Die Gewerkschaft der Flugsicherung (GdF) haftet für ihren rechtswidrigen Vorfeldstreik am Frankfurter Flughafen aus dem Jahr 2012 gegenüber Fraport. Anders als die Vorinstanzen gibt das Bundesarbeitsgericht (BAG) Fraport jetzt Recht (Urt. v. 26.07.2016, Az. 1 AZR 160/14). Künftig können sich Gewerkschaften nicht mehr darauf berufen, streikbedingte Schäden wären genauso bei einem rechtmäßigen Streik entstanden.
Die Gewerkschaft hatte ihre Mitglieder im Februar zum Streik aufgerufen. Zuvor hatte sie den geltenden Tarifvertrag teilweise gekündigt. Ein vereinbartes Schlichtungsverfahren endete mit Empfehlungen des Schlichters, die auch Teile des Tarifvertrags betrafen, die noch nicht gekündigt waren. Diese Schlichtungsvereinbarung wollte die GdF mit ihrem Streik mit ca. 200 Mitarbeitern durchsetzen. Der Streik endete nach 14 Tagen aufgrund einer gerichtlichen Unterlassungsverfügung. Infolge dieses Streiks sind nach Angaben von Fraport 1.668 Flüge ausgefallen. Fraport hat seine eigenen Schäden mit ca. 5,2 Millionen Euro geltend gemacht. Ursprünglich hatten auch Air Berlin und Lufthansa gegen die GdF geklagt und ihrerseits Schadensersatzforderungen – allerdings erfolglos - geltend gemacht.
Verstoß gegen die Friedenspflicht
Der GdF wurde es zum Verhängnis, dass sie mit ihrem Streik die Schlichterempfehlung durchsetzen wollte. Sie hat übersehen, dass sich diese Schlichterempfehlung auch auf Teile des Tarifvertrags bezog, die nicht gekündigt waren. Sie unterlagen somit der Friedenspflicht.

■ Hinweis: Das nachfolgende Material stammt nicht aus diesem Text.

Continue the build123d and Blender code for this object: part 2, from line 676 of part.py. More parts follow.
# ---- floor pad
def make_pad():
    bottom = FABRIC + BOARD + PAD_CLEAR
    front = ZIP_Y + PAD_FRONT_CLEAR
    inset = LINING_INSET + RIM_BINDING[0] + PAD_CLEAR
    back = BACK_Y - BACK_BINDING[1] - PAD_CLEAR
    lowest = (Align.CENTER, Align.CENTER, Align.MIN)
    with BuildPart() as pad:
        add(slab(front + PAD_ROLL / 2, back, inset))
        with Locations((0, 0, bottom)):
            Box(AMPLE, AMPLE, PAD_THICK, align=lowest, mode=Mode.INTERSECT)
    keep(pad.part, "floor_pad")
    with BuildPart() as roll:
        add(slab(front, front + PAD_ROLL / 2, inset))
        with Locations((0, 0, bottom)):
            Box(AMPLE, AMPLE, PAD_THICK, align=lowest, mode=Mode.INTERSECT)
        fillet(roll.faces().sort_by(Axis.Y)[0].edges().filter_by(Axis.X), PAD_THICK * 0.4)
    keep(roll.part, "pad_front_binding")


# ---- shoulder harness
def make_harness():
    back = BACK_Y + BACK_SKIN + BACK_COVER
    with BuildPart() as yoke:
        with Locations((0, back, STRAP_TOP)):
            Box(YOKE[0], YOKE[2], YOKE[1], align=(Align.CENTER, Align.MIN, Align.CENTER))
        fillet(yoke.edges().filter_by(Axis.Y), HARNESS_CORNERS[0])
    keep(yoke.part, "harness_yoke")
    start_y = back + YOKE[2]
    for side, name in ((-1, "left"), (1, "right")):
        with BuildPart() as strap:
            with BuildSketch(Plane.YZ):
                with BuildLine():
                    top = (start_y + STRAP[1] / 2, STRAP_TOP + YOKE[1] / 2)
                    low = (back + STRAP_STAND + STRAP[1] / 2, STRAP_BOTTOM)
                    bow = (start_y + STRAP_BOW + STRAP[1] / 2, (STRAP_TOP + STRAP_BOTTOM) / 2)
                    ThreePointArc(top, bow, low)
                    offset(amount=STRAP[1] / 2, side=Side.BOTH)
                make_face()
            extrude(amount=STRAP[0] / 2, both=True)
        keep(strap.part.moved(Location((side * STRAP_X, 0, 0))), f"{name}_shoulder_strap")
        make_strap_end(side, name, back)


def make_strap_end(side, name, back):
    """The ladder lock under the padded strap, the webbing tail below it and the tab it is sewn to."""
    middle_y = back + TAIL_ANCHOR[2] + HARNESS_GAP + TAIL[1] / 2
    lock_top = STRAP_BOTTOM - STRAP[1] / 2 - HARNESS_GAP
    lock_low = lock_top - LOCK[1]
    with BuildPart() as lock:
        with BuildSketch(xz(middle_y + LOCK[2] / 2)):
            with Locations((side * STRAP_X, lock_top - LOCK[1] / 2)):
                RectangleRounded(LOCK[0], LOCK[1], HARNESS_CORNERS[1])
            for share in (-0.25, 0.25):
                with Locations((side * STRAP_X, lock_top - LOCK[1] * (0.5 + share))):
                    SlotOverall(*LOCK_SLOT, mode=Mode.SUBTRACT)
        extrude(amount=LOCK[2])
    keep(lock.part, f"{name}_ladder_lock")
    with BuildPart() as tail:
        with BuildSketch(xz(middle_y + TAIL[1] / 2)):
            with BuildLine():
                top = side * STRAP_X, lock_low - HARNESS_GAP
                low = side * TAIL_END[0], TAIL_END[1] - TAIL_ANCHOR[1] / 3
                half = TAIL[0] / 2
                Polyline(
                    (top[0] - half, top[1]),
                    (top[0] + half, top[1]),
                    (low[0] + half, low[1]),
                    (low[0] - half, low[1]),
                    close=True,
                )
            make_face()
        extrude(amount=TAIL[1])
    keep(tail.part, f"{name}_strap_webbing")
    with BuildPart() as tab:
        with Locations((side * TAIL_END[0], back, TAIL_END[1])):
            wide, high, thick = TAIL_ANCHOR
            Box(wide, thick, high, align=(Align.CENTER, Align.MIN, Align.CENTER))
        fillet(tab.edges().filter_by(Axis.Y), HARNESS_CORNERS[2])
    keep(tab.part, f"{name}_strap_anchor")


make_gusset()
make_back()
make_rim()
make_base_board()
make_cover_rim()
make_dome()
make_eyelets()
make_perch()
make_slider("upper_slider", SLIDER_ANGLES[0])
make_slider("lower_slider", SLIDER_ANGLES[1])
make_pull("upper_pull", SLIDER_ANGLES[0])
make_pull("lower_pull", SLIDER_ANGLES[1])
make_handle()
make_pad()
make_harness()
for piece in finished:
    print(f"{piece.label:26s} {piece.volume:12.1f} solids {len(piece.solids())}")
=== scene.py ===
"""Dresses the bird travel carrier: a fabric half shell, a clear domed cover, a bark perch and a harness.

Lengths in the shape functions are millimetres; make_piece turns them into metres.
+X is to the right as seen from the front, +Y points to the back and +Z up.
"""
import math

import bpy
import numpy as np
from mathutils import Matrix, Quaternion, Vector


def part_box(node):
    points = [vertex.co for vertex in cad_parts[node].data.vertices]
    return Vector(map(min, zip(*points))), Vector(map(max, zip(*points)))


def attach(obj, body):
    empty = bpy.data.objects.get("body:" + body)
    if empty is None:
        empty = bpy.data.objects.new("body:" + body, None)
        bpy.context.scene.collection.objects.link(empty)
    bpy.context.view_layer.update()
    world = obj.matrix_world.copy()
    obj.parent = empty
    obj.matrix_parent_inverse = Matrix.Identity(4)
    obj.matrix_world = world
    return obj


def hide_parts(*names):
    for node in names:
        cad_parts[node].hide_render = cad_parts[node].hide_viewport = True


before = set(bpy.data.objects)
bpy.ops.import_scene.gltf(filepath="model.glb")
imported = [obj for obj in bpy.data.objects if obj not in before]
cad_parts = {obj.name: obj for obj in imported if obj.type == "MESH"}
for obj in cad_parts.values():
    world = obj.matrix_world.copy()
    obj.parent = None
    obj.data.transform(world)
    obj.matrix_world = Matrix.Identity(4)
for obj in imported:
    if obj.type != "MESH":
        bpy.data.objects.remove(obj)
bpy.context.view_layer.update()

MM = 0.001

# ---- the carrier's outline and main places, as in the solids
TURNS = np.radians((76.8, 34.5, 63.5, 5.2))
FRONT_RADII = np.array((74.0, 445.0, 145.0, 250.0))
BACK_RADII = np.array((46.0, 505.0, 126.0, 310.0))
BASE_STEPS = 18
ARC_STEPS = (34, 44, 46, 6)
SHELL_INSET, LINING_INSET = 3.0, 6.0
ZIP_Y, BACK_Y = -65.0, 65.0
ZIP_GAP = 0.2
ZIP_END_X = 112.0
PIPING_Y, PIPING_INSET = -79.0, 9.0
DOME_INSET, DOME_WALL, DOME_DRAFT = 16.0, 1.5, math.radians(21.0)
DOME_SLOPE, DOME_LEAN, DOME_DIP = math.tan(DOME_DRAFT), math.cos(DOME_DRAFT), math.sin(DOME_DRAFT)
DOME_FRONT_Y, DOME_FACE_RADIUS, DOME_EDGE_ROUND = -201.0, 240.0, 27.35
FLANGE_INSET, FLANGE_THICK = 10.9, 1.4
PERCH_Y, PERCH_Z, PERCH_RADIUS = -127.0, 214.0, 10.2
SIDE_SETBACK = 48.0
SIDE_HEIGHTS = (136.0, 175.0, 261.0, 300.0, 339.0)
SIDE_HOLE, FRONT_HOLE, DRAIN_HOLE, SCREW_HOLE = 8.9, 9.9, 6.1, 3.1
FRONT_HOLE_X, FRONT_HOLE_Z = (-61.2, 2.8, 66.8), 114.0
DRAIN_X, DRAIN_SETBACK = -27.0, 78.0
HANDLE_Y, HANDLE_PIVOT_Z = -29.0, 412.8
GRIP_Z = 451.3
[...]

Wie der Name dieser Pflicht besagt, dürfen ihr unterliegende Regelungsgegenstände gerade nicht mit Mitteln des Arbeitskampfes durchgesetzt werden. Mit diesem Streik verfolgte die GdF damit neben zulässigen auch unzulässige Ziele. Nach der sogenannten "Rührei-Theorie" ist ein Arbeitskampf insgesamt rechtswidrig, wenn er auch für unzulässige Tarifziele geführt wird. Denn es handelt sich um einen einheitlichen Arbeitskampf. Der Streik war also (insgesamt) rechtswidrig.
Kein Schadensersatz für Drittbetroffene
Die Klagen von Air Berlin und Lufthansa hatte das BAG bereits im Jahr 2015 abgewiesen (BAG, Urt. v. 25.08.2015, Az. 1 AZR 754/13 und 1 AZR 875/13). Im Einklang mit seiner früheren Rechtsprechung wies das BAG diese Klagen mit der Begründung ab, dass mittelbare Schäden drittbetroffener Unternehmen nicht zu ersetzen seien.
Nach seiner Auffassung beschränkt sich die tarifvertragliche Friedenspflicht auf die unmittelbaren Vertragsparteien. Dritte können sich darauf nicht berufen. Sie haben nach dieser Auffassung, die mittelbaren wirtschaftlichen Schäden eines Streiks als "Streuwirkungen" entschädigungslos hinzunehmen.